§ **GIVEN INSTRUCTION**
Only the lines holding the string "that" are needed. Copy each one.

--- begin DATA PROVIDED ---

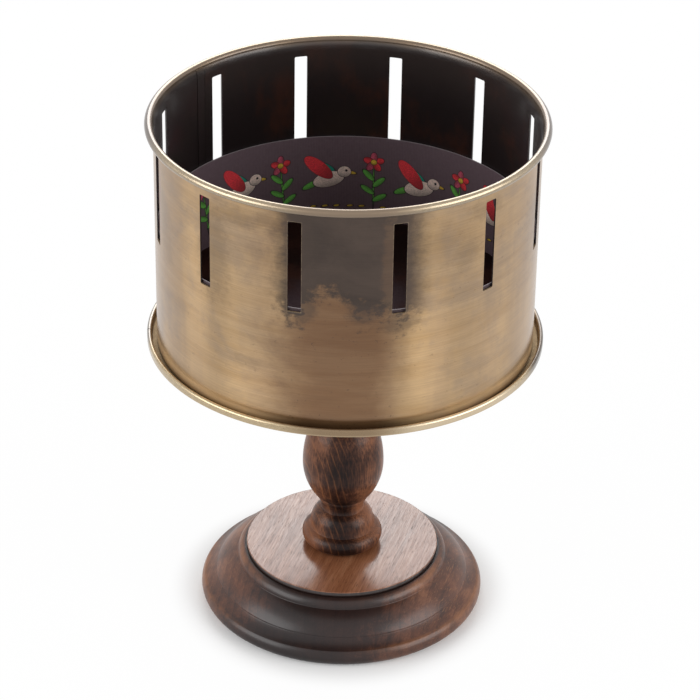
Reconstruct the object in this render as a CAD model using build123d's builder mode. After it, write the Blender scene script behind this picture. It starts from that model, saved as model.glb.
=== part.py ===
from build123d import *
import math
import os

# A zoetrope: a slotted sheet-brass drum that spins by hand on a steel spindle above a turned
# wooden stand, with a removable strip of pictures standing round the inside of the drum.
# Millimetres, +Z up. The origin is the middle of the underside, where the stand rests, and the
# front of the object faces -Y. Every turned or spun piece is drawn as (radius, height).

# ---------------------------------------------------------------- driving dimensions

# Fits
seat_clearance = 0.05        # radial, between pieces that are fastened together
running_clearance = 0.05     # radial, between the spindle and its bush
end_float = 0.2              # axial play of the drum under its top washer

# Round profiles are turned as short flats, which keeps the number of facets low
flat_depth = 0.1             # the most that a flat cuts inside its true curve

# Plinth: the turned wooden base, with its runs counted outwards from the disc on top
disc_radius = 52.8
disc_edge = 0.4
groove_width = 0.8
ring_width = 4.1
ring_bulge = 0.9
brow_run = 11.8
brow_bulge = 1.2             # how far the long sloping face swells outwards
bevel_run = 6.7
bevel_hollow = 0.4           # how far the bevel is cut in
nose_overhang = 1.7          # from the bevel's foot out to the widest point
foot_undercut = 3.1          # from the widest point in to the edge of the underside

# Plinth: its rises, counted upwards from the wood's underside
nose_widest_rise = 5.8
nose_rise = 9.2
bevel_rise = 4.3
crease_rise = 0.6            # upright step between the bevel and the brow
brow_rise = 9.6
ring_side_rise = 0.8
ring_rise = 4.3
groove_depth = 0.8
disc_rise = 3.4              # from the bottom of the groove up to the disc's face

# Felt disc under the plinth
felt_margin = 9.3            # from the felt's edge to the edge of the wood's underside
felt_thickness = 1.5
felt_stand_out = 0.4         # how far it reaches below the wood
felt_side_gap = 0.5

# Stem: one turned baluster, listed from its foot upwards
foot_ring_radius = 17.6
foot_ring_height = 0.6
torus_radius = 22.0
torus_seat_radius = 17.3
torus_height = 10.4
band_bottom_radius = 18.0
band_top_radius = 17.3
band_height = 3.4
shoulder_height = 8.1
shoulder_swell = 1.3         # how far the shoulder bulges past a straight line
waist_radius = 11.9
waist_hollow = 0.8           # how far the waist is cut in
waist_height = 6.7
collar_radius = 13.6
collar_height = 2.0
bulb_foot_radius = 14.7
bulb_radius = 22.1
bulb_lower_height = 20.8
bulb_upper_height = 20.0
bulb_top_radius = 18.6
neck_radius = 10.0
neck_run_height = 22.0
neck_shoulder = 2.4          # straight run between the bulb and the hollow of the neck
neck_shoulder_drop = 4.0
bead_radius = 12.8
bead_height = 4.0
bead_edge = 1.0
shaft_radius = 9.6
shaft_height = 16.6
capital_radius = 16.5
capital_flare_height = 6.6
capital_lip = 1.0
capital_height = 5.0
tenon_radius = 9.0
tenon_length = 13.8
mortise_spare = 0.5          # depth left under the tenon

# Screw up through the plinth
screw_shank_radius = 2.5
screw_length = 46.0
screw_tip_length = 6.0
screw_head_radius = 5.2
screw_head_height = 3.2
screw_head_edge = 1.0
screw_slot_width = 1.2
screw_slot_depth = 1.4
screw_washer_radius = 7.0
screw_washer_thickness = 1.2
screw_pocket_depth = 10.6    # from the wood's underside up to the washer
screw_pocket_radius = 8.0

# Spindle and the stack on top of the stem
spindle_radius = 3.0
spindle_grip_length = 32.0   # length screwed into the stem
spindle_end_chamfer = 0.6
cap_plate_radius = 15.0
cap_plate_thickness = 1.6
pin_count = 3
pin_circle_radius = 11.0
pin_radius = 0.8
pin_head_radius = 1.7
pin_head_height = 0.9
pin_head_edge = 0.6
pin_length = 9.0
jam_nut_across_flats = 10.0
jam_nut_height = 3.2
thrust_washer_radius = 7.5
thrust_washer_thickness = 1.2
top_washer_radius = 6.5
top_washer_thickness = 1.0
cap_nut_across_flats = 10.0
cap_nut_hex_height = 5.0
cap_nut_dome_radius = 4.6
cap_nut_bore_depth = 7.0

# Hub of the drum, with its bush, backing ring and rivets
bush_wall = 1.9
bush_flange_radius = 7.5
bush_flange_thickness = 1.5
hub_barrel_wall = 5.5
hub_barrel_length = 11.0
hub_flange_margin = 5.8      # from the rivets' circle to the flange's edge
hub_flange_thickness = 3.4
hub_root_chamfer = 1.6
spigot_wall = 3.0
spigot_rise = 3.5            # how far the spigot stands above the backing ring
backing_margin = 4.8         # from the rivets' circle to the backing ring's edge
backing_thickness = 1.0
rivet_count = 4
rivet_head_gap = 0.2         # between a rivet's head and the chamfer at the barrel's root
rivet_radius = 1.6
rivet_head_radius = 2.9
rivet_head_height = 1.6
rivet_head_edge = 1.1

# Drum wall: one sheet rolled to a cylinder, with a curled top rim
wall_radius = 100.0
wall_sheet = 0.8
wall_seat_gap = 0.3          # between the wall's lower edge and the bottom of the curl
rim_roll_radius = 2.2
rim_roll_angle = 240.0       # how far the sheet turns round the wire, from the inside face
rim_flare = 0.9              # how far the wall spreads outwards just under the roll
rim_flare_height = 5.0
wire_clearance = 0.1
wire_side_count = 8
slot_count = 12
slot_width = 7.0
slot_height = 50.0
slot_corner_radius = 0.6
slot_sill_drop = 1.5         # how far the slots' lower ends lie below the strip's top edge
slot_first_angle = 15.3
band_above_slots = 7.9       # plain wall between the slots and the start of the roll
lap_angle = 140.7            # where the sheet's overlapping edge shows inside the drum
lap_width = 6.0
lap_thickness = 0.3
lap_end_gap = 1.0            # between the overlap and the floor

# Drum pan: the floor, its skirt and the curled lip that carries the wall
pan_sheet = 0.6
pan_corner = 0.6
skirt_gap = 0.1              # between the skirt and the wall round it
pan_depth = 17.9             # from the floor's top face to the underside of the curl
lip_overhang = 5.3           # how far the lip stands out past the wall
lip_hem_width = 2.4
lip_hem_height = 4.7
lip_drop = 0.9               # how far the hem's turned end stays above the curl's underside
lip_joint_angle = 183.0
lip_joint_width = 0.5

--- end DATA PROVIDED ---

§ **WORKED SOLUTION**
Reconstruct the object in this render as a CAD model using build123d's builder mode. After it, write the Blender scene script behind this picture. It starts from that model, saved as model.glb.
# A zoetrope: a slotted sheet-brass drum that spins by hand on a steel spindle above a turned
seat_clearance = 0.05        # radial, between pieces that are fastened together
flat_depth = 0.1             # the most that a flat cuts inside its true curve
# Drum pan: the floor, its skirt and the curled lip that carries the wall